In its current configuration, therefore, only a massively repressive regime orchestrated by either the Sunnis or the Americans is possible if Iraq is to have a government at all. However, it is a repressive Sunni regime whose removal is the point of any war on Iraq, and the Americans—like the Kurds and the Shiites—do not aspire to rule the whole country, nor would they be able to. The only solution then would be the dismemberment of Iraq into its three constituent parts.
However, Turkey and Syria are anxious about the creation of a Kurdistan, since the Kurds aspire to a country encompassing parts of Turkey and Syria as well as Iraq. Now that Turkey has been soundly rebuffed for even considering it might be invited to join the European Union, that country’s cooperation with any Kurdistan plan popular among European and American leaders will be greatly lessened. Syria can be counted on to offer all the resistance to a Kurdistan it can muster as well.
Civil war
Furthermore, dismembering Iraq along ethnic lines will incur a great deal of ethnic cleansing and long marches of refugees caught in the wrong area. The chances for a humanitarian catastrophe, not to mention years of civil war, are high indeed.
Furthermore, Shiites rule Iran, and Sunnis rule most of the Arab states, so any civil war in Iraq is likely to be long drawn out as these client states fuel their proxies in any Iraqi civil war. What is more, Iraq sits atop oil reserves perhaps equal in volume to Saudi Arabia’s, offering up a prize to the winner large enough to make any level of fighting worth all combatants’ efforts.
The likely scenario following a US assault on the government of Iraq is none of the above, and at the same time, something from each. The collapse of Iraq’s Ba’athist regime will first bring out Kurds and Shiites in celebration. Then there’ll likely be attacks on Sunnis, Sunni retributions, and then increasing repression from the Americans. The US will find itself the sworn enemies of not just two of the ethnic groups in Iraq it hopes to rule, like the Ba’athist regime, but all three groups, with no friendly population backing them at all. The situation will become prohibitively expensive and complicated for the US, until the Americans choose to simply leave, and Iraq will descend into a horribly chaotic nightmare. Jean Chrétien has ensured Canada will play the role of co-conspirator in this crime.
The other question is even more unsettling. What contingencies are being planned in Ottawa should the war widen to other parts of the region? Egypt, Saudi Arabia, and to a lesser degree, Iran, are all ruled by unpopular dictatorships. In all three cases, violent overthrow of the national government is a real and daily possibility, all the more so if these countries become involved against one another in any Iraqi civil war.
Islamist Riyadh
Powerful Islamist forces exist in Egypt and Saudi Arabia, making fanatic Islamist regimes in Cairo and Riyadh a possible outcome, if any group emerges to govern these countries at all. Because oil exists in vast quantities in these countries, and because the government armories are well-stocked, like Iraq, the prize is so great, that no stable government is likely to emerge, and more neighbour states will likely become interested in fueling protracted civil wars in Iran, Saudi Arabia, and Egypt as well.

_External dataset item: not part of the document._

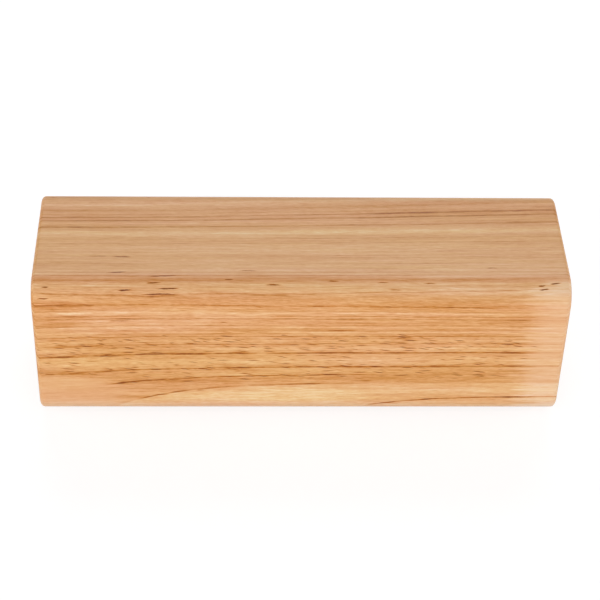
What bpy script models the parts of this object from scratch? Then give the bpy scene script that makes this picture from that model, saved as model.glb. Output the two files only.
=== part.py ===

As different factions of Muslims fall into all-out war stretching across the whole region, other large Muslim-populated states, such as Indonesia and Malaysia, won’t be able to avoid becoming involved. As well, sizable Muslim populations in the Philippines, elsewhere in Asia and Africa, and even in Europe and North America, will be drawn into the various complicated life-and-death struggles playing out in the Middle East.
Without an effective plan by the White House to address the possibility of war in Iraq widening out across the region in this fashion, the war is likely to come directly home to European and North American cities. Ottawa has shown it has considered the question about the neighbourhood surrounding Iraq no more than it has given any thought to the question inside Iraq.